ライターの脳みそ

最近のマイブームはダム巡りと橋のユニークな親柱探し。ダムは目的地に過ぎず、ドライヴしたいだけ…。

湯飲みの思い出

2009-08-18 05:21:13 | 回想する脳みそ


唐突ですが、これはワシが愛用している湯飲みのひとつ。確か、これ萩焼だと思います。使用するたびに湯飲みの表面の色が変化するんですよね。どのように変わるのかは予想できません。だから面白いんですけど。

これは学生時代にやっていたバイトの時に偶然もらったものです。そのバイトというのは、かつての日本道路公団の傘下にあった会社に出向して役員クラスの車両を運転するドライバーの仕事でした。この会社はあちこちにありまして、それぞれに正職員のドライバーが常駐しているんですが、その職員が急用で休む時にワシはヘルプとして駆り出されていたわけです。

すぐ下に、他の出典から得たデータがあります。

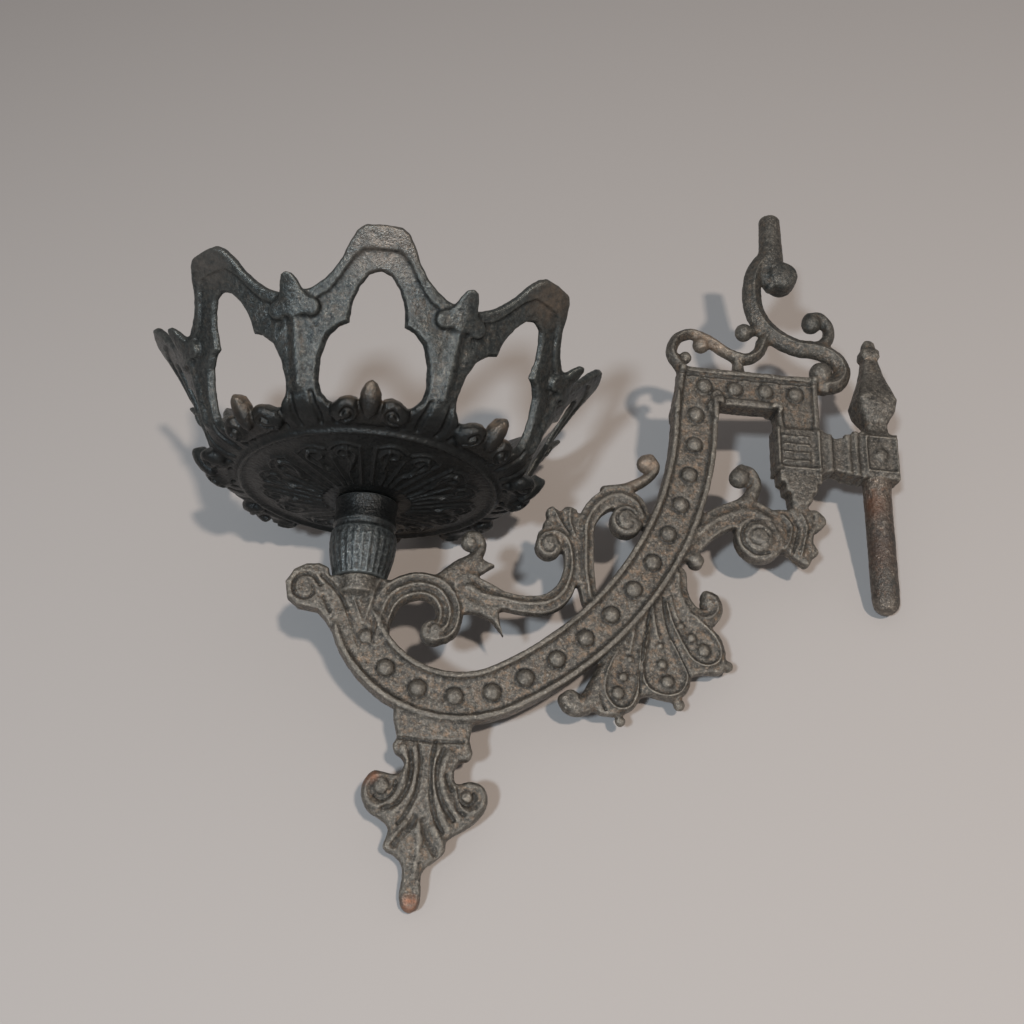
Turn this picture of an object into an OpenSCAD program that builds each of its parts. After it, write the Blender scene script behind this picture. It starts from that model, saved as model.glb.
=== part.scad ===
// Swing-arm wall bracket in cast iron with a crown-shaped cup for an oil-lamp font.
// The frame: Z runs up the hinge pin's axis, the origin is where the pin leaves the
// hinge block, the arm reaches towards -X and its moulded faces look along -Y and +Y.
// The flat castings are drawn in (x, z) and given their thickness along Y.

/* [Cup] */
// Reach from the hinge pin's axis to the cup's axis
reach = 164; // [160:0.5:168]
// Number of arched bays round the crown
bay_count = 8; // [8]
// Thickness of the crown's cast wall
wall_t = 3.2; // [2.6:0.1:3.6]
// Radius of the flat round underside, to the middle of its bead
disc_r = 39.3; // [38.5:0.1:40]
// Thickness of the cup's floor at its hub
floor_t = 3.8; // [3.4:0.1:4]

/* [Arm] */
// Radius of the long sweep of the beaded band, to its middle
sweep_r = 110; // [110]
// Radius of the bowl at the foot of the beaded band, to its middle
bowl_r = 32; // [32]
// Half the width of the beaded band
band_hw = 7.5; // [7.3:0.1:7.6]
// Width of the raised rim on each edge of the band
rim_w = 2.3; // [1.8:0.1:2.6]
// Half the thickness of the band at its sunk floor
floor_half = 2.7; // [2.4:0.1:3]
// Half the thickness of the band at its rims
rim_half = 3.7; // [3.5:0.1:4]
// Radius of the beads along the band
bead_r = 2.6; // [2.2:0.1:2.8]
// Half the thickness of the scrolls at their edges
scroll_half = 2.3; // [2:0.1:2.6]
// Half the thickness of the scrolls along their middle rib
rib_half = 3.4; // [3.1:0.1:3.8]

/* [Hinge] */
// Radius of the hinge pin
pin_r = 4.75; // [4.6:0.05:5]
// Length of the hinge pin below the block, with its round end
pin_len = 45.5; // [40:0.5:46]
// Height of the hinge block
block_h = 16.8; // [16:0.1:17]
// Half the depth of the hinge block
block_half = 5; // [5:0.1:5.4]

/* [Fixing] */
// Radius of the screw that holds the cup and its pedestal on the arm
screw_r = 2.4; // [2.2:0.1:2.6]
// Radial clearance of the screw in the cup's hub, which turns on it
turn_gap = 0.08; // [0.05:0.01:0.1]

/* [Spigot] */
// Radius of the reflector spigot at its foot
spigot_r = 3.9; // [3.7:0.1:4]
// Height of the spigot's tip above the origin
spigot_top = 101; // [100:0.5:104]

/* [Hidden] */
$fn = 48;

// Centres of the band's two arcs, which share a tangent where the bowl begins
sweep_c = [-170.6, 19.4];
bowl_from = -62;
bowl_to = -153;
bowl_c = sweep_c + (sweep_r - bowl_r) * [cos(bowl_from), sin(bowl_from)];

// Heights of the cup, from the screw's hub up to the crown's tops
hub_z = -22;
hub_r = 11.5;
floor_top = -13.5;
bay = 360 / bay_count;
// Outer wall of the crown as (radius, z), from the bowl's lip to the merlons' tops
wall_profile = [[51.4, -11], [53.6, -5.6], [55.7, 0], [58.2, 6.1], [61.1, 12],
                [64.4, 18], [68.2, 23.5], [72.8, 28.8]];

// ---- curves -------------------------------------------------------------------------

// Catmull-Rom curve through hand-set points; a third number is the half width there
function blend4(a, b, c, d, t) =
    0.5 * (2 * b + (c - a) * t + (2 * a - 5 * b + 4 * c - d) * t * t
           + (3 * b - a - 3 * c + d) * t * t * t);
function open_curve(p, steps = 5) =
    let (last = len(p) - 1)
    [for (i = [0:last - 1], j = [0:steps - 1])
         blend4(p[max(i - 1, 0)], p[i], p[i + 1], p[min(i + 2, last)], j / steps),
     p[last]];
function closed_curve(p, steps = 4) =
    let (m = len(p))
    [for (i = [0:m - 1], j = [0:steps - 1])
         blend4(p[(i + m - 1) % m], p[i], p[(i + 1) % m], p[(i + 2) % m], j / steps)];

// One edge of a ribbon: side is +1 for the left of its course and -1 for the right
function heading(q, i) =
    let (d = q[min(i + 1, len(q) - 1)] - q[max(i - 1, 0)])
    [d[0], d[1]] / norm([d[0], d[1]]);
function ribbon_edge(q, side, share) =
    [for (i = [0:len(q) - 1])
         let (h = heading(q, i))
         [q[i][0] - side * share * q[i][2] * h[1], q[i][1] + side * share * q[i][2] * h[0]]];
function reversed(list) = [for (i = [len(list) - 1:-1:0]) list[i]];
// The right half of an outline and its mirror image, as one closed outline
function mirrored(right) = concat(right, reversed([for (p = right) if (p[0] > 0) [-p[0], p[1]]]));

// A ribbon of changing width along a course of (x, z, half width)
module ribbon(course, share = 1, steps = 5) {
    q = open_curve(course, steps);
    polygon(concat(ribbon_edge(q, 1, share), reversed(ribbon_edge(q, -1, share))));
}

// Stands an (x, z) outline up and gives it the same thickness on both sides of y = 0
module cast(half) {
    rotate([90, 0, 0]) linear_extrude(2 * half, center = true) children();
}

// A scroll: a ribbon with a narrower rib raised on both faces
module scroll(course, steps = 5) {
    cast(scroll_half) ribbon(course, 1, steps);
    cast(rib_half) ribbon(course, 0.55, steps);
}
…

で、今回のケースは東名の足柄サービスエリアがリニューアルするので、その打ち合わせに行くから運転しろという突然の命令でした。この仕事は当日の朝に行き先が告げられます。それが普通なので別に驚きません。まあ、タクシーみたいなもんだと思ってください。

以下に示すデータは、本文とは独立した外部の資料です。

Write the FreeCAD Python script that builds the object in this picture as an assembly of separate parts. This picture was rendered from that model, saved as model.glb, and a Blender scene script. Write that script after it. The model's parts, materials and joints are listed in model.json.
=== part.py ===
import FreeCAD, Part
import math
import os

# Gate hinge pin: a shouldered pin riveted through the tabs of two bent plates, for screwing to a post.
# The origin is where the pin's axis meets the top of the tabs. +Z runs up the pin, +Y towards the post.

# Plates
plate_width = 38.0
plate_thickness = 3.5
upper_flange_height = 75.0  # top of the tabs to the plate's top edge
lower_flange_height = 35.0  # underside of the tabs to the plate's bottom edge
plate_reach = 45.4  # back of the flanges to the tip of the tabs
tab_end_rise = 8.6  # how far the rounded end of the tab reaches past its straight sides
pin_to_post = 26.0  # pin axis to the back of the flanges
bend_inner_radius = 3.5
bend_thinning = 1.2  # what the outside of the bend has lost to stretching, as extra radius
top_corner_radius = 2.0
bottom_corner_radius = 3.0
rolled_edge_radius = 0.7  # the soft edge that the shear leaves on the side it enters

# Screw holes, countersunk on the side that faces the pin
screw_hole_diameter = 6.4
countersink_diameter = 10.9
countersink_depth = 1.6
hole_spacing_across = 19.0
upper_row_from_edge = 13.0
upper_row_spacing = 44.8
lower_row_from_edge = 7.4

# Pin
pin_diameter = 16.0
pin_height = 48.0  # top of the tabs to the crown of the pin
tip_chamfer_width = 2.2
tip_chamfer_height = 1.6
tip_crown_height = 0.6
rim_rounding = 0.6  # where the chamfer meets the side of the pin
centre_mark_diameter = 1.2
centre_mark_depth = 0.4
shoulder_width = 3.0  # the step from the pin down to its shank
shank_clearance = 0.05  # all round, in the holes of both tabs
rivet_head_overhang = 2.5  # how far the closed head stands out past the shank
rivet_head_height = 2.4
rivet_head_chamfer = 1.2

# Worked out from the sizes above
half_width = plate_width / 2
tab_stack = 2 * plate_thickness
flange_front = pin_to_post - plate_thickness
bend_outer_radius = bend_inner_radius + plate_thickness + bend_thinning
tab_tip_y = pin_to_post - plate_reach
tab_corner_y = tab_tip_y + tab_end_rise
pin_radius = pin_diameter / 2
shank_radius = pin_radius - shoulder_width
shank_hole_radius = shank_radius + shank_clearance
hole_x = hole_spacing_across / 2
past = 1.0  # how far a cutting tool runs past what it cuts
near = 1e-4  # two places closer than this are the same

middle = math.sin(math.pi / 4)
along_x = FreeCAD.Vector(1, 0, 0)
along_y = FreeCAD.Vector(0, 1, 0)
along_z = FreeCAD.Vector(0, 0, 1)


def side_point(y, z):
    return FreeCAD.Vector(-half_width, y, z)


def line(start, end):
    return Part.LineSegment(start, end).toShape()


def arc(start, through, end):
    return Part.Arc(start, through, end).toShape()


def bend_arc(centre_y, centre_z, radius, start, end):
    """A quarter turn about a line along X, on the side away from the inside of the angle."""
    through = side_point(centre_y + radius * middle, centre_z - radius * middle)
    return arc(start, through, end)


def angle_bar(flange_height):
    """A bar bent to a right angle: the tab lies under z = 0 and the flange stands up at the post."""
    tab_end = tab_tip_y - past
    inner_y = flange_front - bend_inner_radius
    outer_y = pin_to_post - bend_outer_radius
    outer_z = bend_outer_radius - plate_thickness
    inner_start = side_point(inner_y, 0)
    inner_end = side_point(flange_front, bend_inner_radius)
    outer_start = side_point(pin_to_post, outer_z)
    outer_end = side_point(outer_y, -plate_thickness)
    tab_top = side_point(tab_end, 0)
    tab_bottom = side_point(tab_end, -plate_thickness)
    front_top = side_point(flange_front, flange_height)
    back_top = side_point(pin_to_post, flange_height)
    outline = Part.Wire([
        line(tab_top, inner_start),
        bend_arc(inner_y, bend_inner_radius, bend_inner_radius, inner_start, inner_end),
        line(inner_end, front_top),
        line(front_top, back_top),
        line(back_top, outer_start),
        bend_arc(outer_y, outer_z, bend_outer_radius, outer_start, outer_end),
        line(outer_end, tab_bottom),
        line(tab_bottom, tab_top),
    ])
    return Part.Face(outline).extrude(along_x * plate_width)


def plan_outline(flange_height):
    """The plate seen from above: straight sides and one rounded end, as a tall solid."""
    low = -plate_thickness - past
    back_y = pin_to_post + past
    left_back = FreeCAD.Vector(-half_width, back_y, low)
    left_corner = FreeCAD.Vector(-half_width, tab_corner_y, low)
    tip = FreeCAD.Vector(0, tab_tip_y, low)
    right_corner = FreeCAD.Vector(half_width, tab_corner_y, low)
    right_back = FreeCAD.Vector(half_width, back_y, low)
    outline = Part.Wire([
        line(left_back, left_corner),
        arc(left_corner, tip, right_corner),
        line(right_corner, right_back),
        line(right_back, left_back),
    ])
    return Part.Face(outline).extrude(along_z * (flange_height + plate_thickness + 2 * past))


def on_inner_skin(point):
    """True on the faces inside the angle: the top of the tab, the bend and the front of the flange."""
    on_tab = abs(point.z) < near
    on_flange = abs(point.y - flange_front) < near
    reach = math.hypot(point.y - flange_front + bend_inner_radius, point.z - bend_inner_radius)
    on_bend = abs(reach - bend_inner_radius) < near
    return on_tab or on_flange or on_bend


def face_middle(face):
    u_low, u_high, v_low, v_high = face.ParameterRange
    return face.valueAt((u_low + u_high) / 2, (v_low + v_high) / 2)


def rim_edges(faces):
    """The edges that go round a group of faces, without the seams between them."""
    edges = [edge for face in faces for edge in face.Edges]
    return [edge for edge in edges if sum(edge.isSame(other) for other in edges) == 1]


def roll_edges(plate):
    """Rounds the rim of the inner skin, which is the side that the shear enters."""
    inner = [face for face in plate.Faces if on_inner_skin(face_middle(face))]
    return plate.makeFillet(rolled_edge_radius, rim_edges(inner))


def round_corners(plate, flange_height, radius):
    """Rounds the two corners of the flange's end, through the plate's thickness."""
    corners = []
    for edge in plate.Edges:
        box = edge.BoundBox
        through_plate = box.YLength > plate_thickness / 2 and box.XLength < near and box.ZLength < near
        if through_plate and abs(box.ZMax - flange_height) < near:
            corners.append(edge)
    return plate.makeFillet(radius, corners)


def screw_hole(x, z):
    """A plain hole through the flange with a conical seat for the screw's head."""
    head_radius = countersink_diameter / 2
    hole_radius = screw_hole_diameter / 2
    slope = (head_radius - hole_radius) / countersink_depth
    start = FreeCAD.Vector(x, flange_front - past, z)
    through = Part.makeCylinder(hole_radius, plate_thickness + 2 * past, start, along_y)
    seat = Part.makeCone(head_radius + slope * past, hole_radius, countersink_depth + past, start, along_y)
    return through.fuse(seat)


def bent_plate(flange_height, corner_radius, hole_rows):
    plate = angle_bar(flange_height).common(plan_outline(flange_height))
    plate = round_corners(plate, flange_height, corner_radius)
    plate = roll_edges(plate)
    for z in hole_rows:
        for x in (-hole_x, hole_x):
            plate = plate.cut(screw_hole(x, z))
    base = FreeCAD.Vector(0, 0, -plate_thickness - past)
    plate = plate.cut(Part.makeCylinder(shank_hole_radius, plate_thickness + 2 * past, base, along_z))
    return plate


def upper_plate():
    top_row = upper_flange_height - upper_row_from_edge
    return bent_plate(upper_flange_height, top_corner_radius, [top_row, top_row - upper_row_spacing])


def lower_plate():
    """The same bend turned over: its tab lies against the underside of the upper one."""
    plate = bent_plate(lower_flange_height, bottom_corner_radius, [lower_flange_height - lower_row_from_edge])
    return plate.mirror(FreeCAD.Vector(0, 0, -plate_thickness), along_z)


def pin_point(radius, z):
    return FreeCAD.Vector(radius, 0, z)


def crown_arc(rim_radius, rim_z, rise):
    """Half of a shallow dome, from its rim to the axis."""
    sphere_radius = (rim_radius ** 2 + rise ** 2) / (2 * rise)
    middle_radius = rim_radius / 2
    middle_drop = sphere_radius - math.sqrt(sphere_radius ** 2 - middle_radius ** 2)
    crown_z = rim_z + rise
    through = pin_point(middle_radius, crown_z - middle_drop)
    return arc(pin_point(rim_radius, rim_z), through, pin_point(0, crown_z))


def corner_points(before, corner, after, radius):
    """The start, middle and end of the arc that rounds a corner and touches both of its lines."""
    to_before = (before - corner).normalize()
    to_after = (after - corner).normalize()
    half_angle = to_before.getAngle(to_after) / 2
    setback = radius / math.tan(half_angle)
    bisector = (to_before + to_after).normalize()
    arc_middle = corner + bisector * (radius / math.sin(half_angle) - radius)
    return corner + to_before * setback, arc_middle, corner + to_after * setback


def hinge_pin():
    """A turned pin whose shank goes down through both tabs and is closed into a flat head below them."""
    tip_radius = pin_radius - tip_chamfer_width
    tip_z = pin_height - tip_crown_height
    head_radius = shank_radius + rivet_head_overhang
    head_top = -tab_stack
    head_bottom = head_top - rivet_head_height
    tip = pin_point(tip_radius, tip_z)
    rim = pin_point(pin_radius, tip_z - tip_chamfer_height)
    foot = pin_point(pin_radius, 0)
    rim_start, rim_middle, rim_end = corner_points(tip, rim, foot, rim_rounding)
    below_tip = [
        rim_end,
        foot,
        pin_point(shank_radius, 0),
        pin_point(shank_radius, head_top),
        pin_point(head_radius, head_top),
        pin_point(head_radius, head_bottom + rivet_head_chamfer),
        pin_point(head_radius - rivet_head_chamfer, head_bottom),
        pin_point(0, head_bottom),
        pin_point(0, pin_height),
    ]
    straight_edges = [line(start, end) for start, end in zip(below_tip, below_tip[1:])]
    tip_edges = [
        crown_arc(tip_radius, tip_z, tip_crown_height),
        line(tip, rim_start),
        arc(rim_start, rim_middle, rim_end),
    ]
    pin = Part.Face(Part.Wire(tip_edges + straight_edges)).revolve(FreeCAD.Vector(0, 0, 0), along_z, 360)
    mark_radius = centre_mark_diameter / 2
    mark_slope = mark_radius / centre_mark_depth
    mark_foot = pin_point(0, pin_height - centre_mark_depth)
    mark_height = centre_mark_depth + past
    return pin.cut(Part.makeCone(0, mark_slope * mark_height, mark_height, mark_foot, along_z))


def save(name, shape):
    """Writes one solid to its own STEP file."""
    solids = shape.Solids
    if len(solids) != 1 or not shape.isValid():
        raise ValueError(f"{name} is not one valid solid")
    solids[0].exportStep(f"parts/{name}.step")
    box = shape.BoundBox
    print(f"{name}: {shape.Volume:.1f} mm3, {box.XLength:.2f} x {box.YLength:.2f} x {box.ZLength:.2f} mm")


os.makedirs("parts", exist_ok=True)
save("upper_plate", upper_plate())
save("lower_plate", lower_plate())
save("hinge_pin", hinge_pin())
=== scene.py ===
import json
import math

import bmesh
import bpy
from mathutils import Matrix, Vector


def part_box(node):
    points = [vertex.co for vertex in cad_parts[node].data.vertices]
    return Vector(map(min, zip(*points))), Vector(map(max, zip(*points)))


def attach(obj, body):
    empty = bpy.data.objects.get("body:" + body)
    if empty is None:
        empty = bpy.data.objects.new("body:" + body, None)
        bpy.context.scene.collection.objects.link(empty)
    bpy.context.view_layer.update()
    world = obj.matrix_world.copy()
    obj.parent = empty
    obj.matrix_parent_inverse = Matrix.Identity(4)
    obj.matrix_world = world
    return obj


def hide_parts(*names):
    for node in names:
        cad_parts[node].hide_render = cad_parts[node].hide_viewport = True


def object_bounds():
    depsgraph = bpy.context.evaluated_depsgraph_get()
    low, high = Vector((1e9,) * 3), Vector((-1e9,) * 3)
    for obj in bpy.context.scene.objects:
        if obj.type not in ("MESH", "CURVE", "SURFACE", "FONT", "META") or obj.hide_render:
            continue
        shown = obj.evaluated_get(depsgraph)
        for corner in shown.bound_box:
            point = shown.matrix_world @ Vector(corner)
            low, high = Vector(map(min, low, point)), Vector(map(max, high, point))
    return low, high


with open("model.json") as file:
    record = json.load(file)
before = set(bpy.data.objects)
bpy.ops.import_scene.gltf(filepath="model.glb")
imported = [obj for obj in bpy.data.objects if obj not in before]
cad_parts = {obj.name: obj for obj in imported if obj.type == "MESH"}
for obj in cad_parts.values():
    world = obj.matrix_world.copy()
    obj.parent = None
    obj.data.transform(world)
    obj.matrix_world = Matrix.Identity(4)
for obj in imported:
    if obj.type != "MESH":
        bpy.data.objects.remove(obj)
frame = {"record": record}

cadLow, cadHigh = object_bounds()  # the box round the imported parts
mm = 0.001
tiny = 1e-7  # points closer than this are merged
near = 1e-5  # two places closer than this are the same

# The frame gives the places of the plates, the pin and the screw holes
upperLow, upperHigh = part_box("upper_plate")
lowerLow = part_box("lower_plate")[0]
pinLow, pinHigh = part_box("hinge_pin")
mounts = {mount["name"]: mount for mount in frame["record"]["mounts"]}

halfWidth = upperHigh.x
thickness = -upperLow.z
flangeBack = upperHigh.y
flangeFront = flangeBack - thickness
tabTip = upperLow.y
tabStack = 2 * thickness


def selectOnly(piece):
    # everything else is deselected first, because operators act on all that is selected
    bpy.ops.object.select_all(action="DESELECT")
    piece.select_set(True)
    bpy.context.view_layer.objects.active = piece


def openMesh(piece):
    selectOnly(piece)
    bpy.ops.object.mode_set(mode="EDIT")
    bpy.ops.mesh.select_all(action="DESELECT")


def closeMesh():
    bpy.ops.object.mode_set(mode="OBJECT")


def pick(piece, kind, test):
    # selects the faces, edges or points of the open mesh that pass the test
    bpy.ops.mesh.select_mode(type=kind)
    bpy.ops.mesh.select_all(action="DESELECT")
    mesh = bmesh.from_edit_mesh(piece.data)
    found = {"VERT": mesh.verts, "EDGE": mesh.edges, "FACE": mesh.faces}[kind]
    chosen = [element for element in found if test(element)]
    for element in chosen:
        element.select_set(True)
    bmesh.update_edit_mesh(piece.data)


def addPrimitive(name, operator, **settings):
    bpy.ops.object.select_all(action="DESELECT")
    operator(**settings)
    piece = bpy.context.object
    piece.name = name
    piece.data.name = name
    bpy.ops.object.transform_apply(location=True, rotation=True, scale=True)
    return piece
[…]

最初はてっきりそのサービスエリアに行くものと思っていました。「こりゃ今回は東名一本だな。うっしっしっ。楽勝、楽勝」と思いながら東名を下っていると後部座席の部長が

「あ、運転手さん、大井松田で降りてね」
「は、はい、わかりました…」

あれれ、足柄はその先なのになぜ手前のインターで降りるんだろう。とりあえず指示されるままにR246を下って行きました。

すると途中から脇道へ行けとの指示。ますます理解できません。でも部長は自信たっぷりに指示するのでその通りに行きました。しばらく行くと、

「あ、この家だからクルマ止めて」
「は、はい…」(この家?)

つまり打ち合わせというのは、その家の人が同サービスエリアのリニューアルに関係していて、そのお宅で打ち合わせをするというものだったのです。

ワシは運転手ですから部長に同行するわけにはいきません。なので打ち合せが終わるまで車中で待機です。これがね、いつ終わるかわからないので困るんです。居眠りするわけにもいきませんから。

一時間ほどして部長とその家人が一緒に戻ってきました。「ああ、見送るつもりなんだな」と思っていると、その家の人は部長にお土産を渡した後、「あ、運転手さんにはこれを差し上げます」といって、この湯飲みを手渡されました。

でも、なぜ湯飲みなんだ?

もとの道を戻りながら考えていましたが、さっぱりわかりません。すると、部長はワシの疑問を察したかのように後部座席から

「あの人は萩焼の陶芸家なんだよ」
「ああ、そうなんですか」
「今回のリニューアルの展示にあの人の作品を使わせてもらおうと思ってね」
「はぁ…」
「でも、運転手の君にまでお土産をくれるなんて、あの人、どうしたんだろうな」
「といいますと?」
「今まで運転手に何かをあげたことなんてなかったからなあ」
「はぁ…」(そう言われてもな…)
「たまたま機嫌が良かったんだろ。まあ、よかったじゃないか!」
「はぁ…」

平凡なひとつの湯飲みですが、以上のようなストーリーがあったというお話でした。